The city rejected all of the plans.

“Hiring candidates from the list would have guaranteed the city hired the most qualified candidates,” said Corporation Counsel Michael Cardozo. “At the same time, it would have increased the department’s diversity. We have no other choice but to reject the quotas.”

Submitting to Garaufis would have set a precedent where agencies hired based not on merit, but on race and ethnicity.

That is not the way a democracy does business.

In a democracy, one hires the best candidate for the job and, often, particularly in the area of civil service jobs, that means one who does better on the test than the other applicants.

If the test is fair to all, and I believe that the firefighters test is fair, then those who do best on the written and performance tests are hired.It is really as simple and as fair as that, and that is what the Civil Service Law requires. What is unfair is to judge the test simply because one group or another did poorly on that test.Race should not be a determinant for hiring, neither for whites nor for blacks.
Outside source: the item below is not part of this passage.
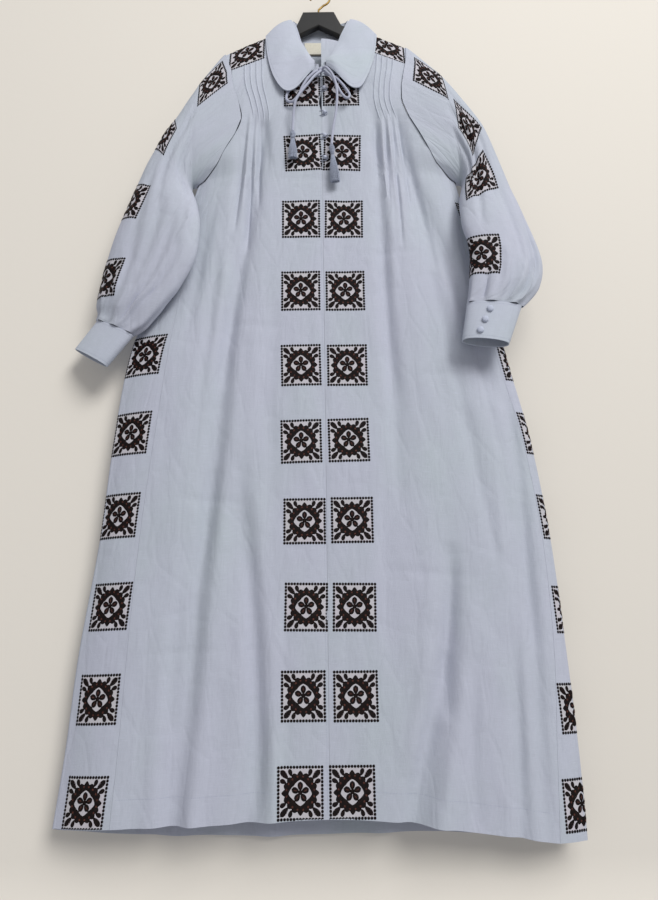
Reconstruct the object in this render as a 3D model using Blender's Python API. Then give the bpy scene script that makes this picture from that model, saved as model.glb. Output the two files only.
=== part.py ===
# Embroidered shirt dress on a hanger, as thin cloth walls at real size, in metres.
# The origin is the seat of the hanger's hook. +X is the right of the photo, the front faces -Y, +Z is up.

import math
from collections import namedtuple

import bmesh
import bpy
from mathutils import Vector

CLOTH = 0.0012  # one layer of linen
DOUBLE_CLOTH = 0.0020  # collar, stand and cuffs
SEAM_GAP = 0.0003
HALF_GAP = SEAM_GAP / 2
STEP = 1e-4  # spacing for slopes worked out by differences

# Shoulders: the cloth's top line falls both ways from the middle, over the hanger's arms
RIDGE_TOP = -0.0740
RIDGE_SLOPE = 0.5095
RIDGE_SOFT = 0.030
RIDGE_RADIUS = 0.0085
RIDGE_TURN = math.radians(75)
FRONT_YOKE_LEFT = 0.068
FRONT_YOKE_RIGHT = 0.060
BACK_YOKE_HEIGHT = -0.280

# Body below the arms
UNDERARM = -0.445
FOLD_RADIUS = 0.006
MIDDLE_DEPTH = 0.000
SIDE_EASE = 0.045
TUCK_RELEASE = -0.322
TUCK_RAISE = 0.0016
TUCK_COUNT = 4
FIRST_TUCK = 0.66
TUCK_SPACING = 0.065
TUCK_FADE = 0.012

# Outline of the body: the fold at each side, the front seam of each side strip, and how far the
# strip reaches round behind the fold
Body = namedtuple("Body", "height left_behind left_edge left_seam right_seam right_edge right_behind")
BODY = [
    Body(-0.445, 0.055, -0.2340, -0.2220, 0.2385, 0.2500, 0.059),
    Body(-0.500, 0.053, -0.2510, -0.2310, 0.2465, 0.2625, 0.058),
    Body(-0.600, 0.046, -0.2850, -0.2460, 0.2580, 0.2880, 0.056),
    Body(-0.700, 0.036, -0.3200, -0.2600, 0.2760, 0.3070, 0.055),
    Body(-0.800, 0.030, -0.3490, -0.2740, 0.3020, 0.3230, 0.059),
    Body(-0.950, 0.026, -0.3670, -0.2910, 0.3365, 0.3530, 0.077),
    Body(-1.120, 0.024, -0.3800, -0.3070, 0.3566, 0.3730, 0.085),
    Body(-1.300, 0.022, -0.4020, -0.3165, 0.3596, 0.3832, 0.079),
    Body(-1.450, 0.021, -0.4130, -0.3230, 0.3495, 0.3890, 0.063),
    Body(-1.590, 0.021, -0.4280, -0.3300, 0.3410, 0.3905, 0.052),
]

# Armhole edge of the fronts, from the yoke seam to the underarm
Armhole = namedtuple("Armhole", "height left right")
ARMHOLE = [
    Armhole(-0.170, -0.1760, 0.1660),
    Armhole(-0.210, -0.1740, 0.1620),
    Armhole(-0.230, -0.1730, 0.1580),
    Armhole(-0.255, -0.1690, 0.1540),
    Armhole(-0.290, -0.1580, 0.1530),
    Armhole(-0.325, -0.1520, 0.1650),
    Armhole(-0.360, -0.1640, 0.1830),
    Armhole(-0.390, -0.1810, 0.1970),
    Armhole(-0.420, -0.1970, 0.2120),
    Armhole(-0.445, -0.2220, 0.2385),
]

# How far the front and the back stand from the middle plane, away from the side folds
Depth = namedtuple("Depth", "height front back")
DEPTH = [
    Depth(-0.110, 0.0100, 0.0120),
    Depth(-0.150, 0.0165, 0.0170),
    Depth(-0.190, 0.0210, 0.0180),
    Depth(-0.235, 0.0290, 0.0180),
    Depth(-0.300, 0.0320, 0.0175),
    Depth(-0.450, 0.0320, 0.0170),
    Depth(-0.900, 0.0300, 0.0190),
    Depth(-1.300, 0.0320, 0.0220),
    Depth(-1.600, 0.0340, 0.0260),
]

# Hem heights, front and back, across the dress
Hem = namedtuple("Hem", "across front back")
HEM = [
    Hem(-0.430, -1.5530, -1.5560),
    Hem(-0.330, -1.5480, -1.5680),
    Hem(-0.245, -1.5460, -1.5710),
    Hem(-0.110, -1.5410, -1.5740),
    Hem(0.000, -1.5370, -1.5730),
    Hem(0.100, -1.5430, -1.5710),
    Hem(0.250, -1.5620, -1.5720),
    Hem(0.337, -1.5760, -1.5790),
    Hem(0.400, -1.5830, -1.5850),
]

# Folds: the course of each through three points, its half width, and how deep it is on the way
# (plus for a trough, minus for a ridge)
Fold = namedtuple("Fold", "top top_x mid mid_x low low_x half_width top_depth mid_depth low_depth")
FRONT_FOLDS = [
    Fold(-0.340, -0.112, -0.880, -0.190, -1.600, -0.240, 0.020, 0.003, 0.007, 0.012),
    Fold(-0.700, -0.130, -1.100, -0.178, -1.600, -0.214, 0.018, 0.000, -0.004, -0.009),
    Fold(-1.000, -0.162, -1.280, -0.108, -1.600, -0.136, 0.019, 0.000, 0.006, 0.011),
    Fold(-1.150, -0.100, -1.350, -0.082, -1.600, -0.104, 0.017, 0.000, -0.003, -0.007),
    Fold(-1.150, -0.270, -1.350, -0.282, -1.600, -0.294, 0.018, 0.000, 0.002, 0.005),
    Fold(-0.326, -0.124, -0.390, -0.121, -0.500, -0.122, 0.007, 0.005, 0.004, 0.000),
    Fold(-0.326, -0.110, -0.400, -0.102, -0.480, -0.099, 0.007, 0.005, 0.004, 0.000),
    Fold(-0.326, 0.101, -0.560, 0.108, -1.250, 0.106, 0.011, 0.007, 0.005, 0.000),
    Fold(-0.326, 0.142, -0.620, 0.192, -1.000, 0.244, 0.017, 0.005, 0.005, 0.000),
    Fold(-0.340, 0.120, -0.640, 0.152, -1.000, 0.186, 0.018, -0.003, -0.003, 0.000),
    Fold(-1.140, 0.203, -1.330, 0.181, -1.600, 0.112, 0.020, 0.000, 0.007, 0.012),
    Fold(-1.200, 0.236, -1.380, 0.204, -1.600, 0.150, 0.018, 0.000, -0.004, -0.009),
    Fold(-0.950, 0.305, -1.200, 0.300, -1.600, 0.284, 0.014, 0.002, 0.005, 0.009),
]
BACK_FOLDS = [
    Fold(-0.320, -0.080, -0.900, -0.180, -1.620, -0.240, 0.026, 0.003, 0.006, 0.009),
    Fold(-0.320, -0.020, -0.900, -0.060, -1.620, -0.090, 0.024, 0.004, 0.006, 0.008),
    Fold(-0.320, 0.030, -0.900, 0.055, -1.620, 0.080, 0.024, 0.004, 0.005, 0.008),
    Fold(-0.320, 0.085, -0.900, 0.160, -1.620, 0.220, 0.026, 0.003, 0.006, 0.009),
]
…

Race, however, has always played a large part in political decisions and Rockaway has suffered greatly because of it.

Twenty years ago, another federal judge decided that the number of people in our legislative bodies was racist because there were too few minority members of the City Council and the Assembly.

When the new lines were drawn for the City Council, for example, the number of council members was increased to 51 from 35 and all of the new seats had to be represented by minority candidates.

To insure that, those who drew the new districts looked at census tract maps. Every census tract that included a majority of minorities went into the new district. Every census tract that was made up of largely white voters stayed in the old district. The law that districts had to be contiguous was ignored by using bridges and subway lines to tie the district together. That is why today we have two council members and two representatives in the Assembly.

They were ethnically reserved seats, and that is wrong for democracy as well.

Where will this all lead? Ask Garaufis. He seems to have all the answers.